An Oracle table contains point data. Another contains line data. Both were imported from some CAD application that did not deem it important to consign the relationships between both. That was left to the programmer as an exercise.

Now, of course, using PL/SQL and Oracle spatial functions or operators is not an option. Why not? Because Oracle is not a good spatial RDBMS and PL/SQL is not a good scripting language. Maybe you could do it if you were willing to unlearn how to do things in a logical, straightforward GIS way and were willing to modify your data in a way to accommodate the idiosyncrasies of a crappy RDBMS (assuming you have admin powers on the Oracle server), but very few of you actually would. Unless, of course, you don't know better - in which case it's time to get wiser and learn something new. OGR and Python, for example, a magical pair, thick as thieves.

The solution is so simple, I'm ashamed to give it:
  def getClosestLine(point_geom):   
   mind = {}   
   for i in line_geoms:   
    d = point_geom.Distance(i)   
    mind[d] = i   
   return mind[min(mind.keys()]   

Nice solution but a bit slow. A quicker alternative, although less precise is to use incremental point buffering and selecting the first line it intersects, like this:
 def getClosestLine(point_geom):  
   found = False  
   buf_size = 0.0  
   step = 0.01  
   closest = None  
   while not found:  
     buf = point_geom.Buffer(buf_size)  
     intersecting = [ x for x in line_geoms if x.Intersect(buf) ]  
     if len(intersecting) > 0:  
       found = True  
       closest = intersecting[0] #can be multiple, not 100% precise  
       break  
     else:  
       buf_size += step  
     if buf_size > 10.0: break  
   return closest  

It's quicker than the previous (although still very slow), but it's not quite precise, as there will always be that margin for error the size of step. The finer the step you choose, the slower it'll get. But if you're only looking for an approximation, I guess it's OK.

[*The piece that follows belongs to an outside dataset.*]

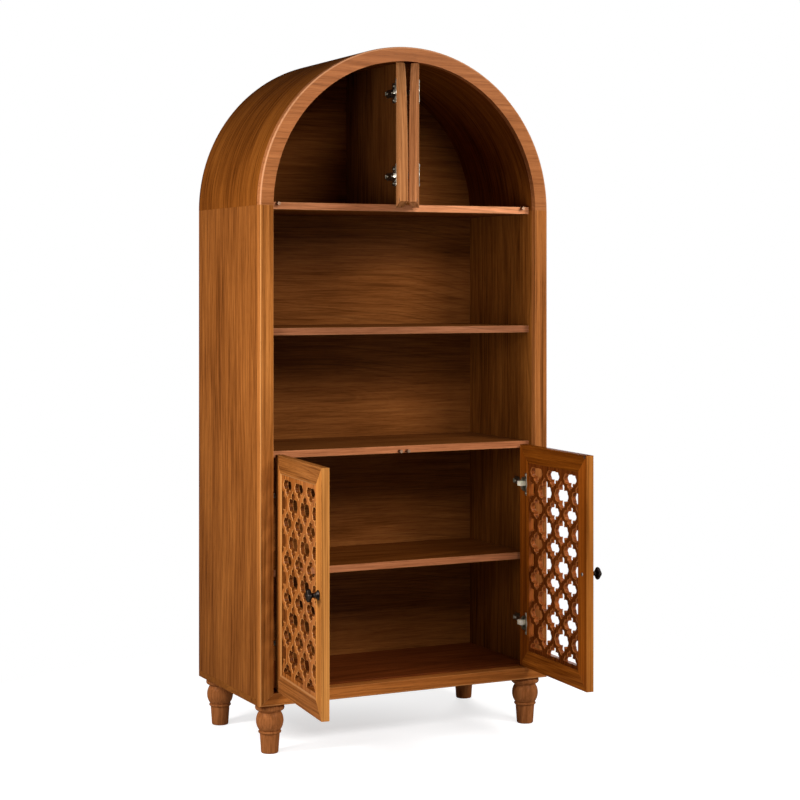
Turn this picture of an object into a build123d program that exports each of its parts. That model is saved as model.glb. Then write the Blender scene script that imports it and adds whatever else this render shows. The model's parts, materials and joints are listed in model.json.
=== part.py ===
from build123d import *
import math
import os

os.makedirs("parts", exist_ok=True)

# ---------------------------------------------------------------- overall sizes
# The front plane of the closed cabinet is y = 0, the floor is z = 0 and the
# middle of the width is x = 0.  Millimetres throughout.
cabinet_width = 800
cabinet_depth = 416
springline_height = 1325          # where the straight sides meet the half-round top
foot_height = 120
wall = 36                         # thickness of the sides and of the arched top
board = 18                        # thickness of shelves, divider and base boards

outer_radius = cabinet_width / 2
inner_radius = outer_radius - wall

# ---------------------------------------------------------------- front frame
frame_depth = board               # the face frame laid on the front of the carcass
rail_height = 30                  # bottom rail of the face frame
outer_round = 4.5                 # rounding of the outer front edge

# ---------------------------------------------------------------- carcass
base_thickness = 16
base_top = foot_height + base_thickness
floor_top = base_top + board
housing_depth = 6                 # how far shelves and back panel run into the sides
back_thickness = 9
back_recess = 55                  # from the rear edge of the sides to the back panel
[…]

Since I had a rough idea of the distance in which the lines were likely to occur (by testing), I could experience with a blend of both solutions. I created a rough buffer (1m) around my point and filtered the lines intersecting with it. I then calculated the minimum distance for only those lines to select my winner.
  def getClosestLine(point_geom):   
   mind = {}   
   buf_size = 1  
   buf = geom.Buffer(buf_size)  
   intersecting = [ x for x in line_geoms if x.Intersect(buf) ]  
   for i in intersecting:   
    d = point_geom.Distance(i)   
    mind[d] = i  
   return mind[min(mind.keys()]   

This was largely efficient for the tens of thousands of points and lines I had to relate. It kept me away from the coffee machine during testing and got me the bad eye from the Oracle boys too stubborn to learn something new and less expensive. Just kidding, the bad eye wasn't directed towards me - it's just the glum stare you get when working too long with bad software! Ha ha

Tuesday, December 27, 2011

Connecting to Oracle Spatial using OGR and Python

Let there be no mistake: Oracle sucks. It's a bloated hog that wades slowly through the corrupt data morasses of corpocracy. But sometimes, as an aloof mercenary to the corporate beast in the field of GIS, you have to swallow your contempt and do that for which you are paid: solve problems. Think of yourself as Mr Wolf: composed, BS-repellent and efficient, with an unexpected inclination for the finer things in life (after the job's done).

I installed the latest mainline OSGeo4W with all the libs and command-line tools (well, at a minimum, a custom install with with python, gdal and oracle drivers. The oracle drivers (OCI) are not installed by default). Version of python is 2.5 and GDAL 1.8. Dropped a cx_Oracle library in the install folder in order to perform some classical database operations on the Oracle server (10G R2). Then I started scripting.

The OGR OCI driver has several issues, the two main of which: its connection string syntax is a mess and it doesn't support schema's. If I were an altruistic guy I'd delve into the code and arrange this for my fellow coders. But I'm a profiteering bastard in a hurry, lacking time and (most of all) a decent development enviroment (I'm a UNIX man stuck in a Windows suit). So I need quick workarounds.

A connection string that works for OGR (Python 2.5):
 ds_str = "OCI:%s/%s@localhost/database:%s" % (user,passwd,tablename)  #getting directly the table

A connection string that works for cx_Oracle (5.1 with Python 2.5):
 ds_str = "%s/%s@localhost/database" % (user,passwd)  

Intrerestingly, using cx_Oracle (5.1.1) in Python 2.7 you don't need to speciy the host, just doing this:
 ds_str = "%s/%s@database" % (user,passwd)  

Another (minor) caveat: the Python driver won't accept that you specify, on connection, a username and password that are identical. If you're working, like myself, in a environment where this can occur, give the account temporarily a different password (no quotes for either user name or password).
 alter user user_name identified by new_password;  

After this, you can finally start talking to your server and manipulating your data and geometries in a decent way - using python and OGR.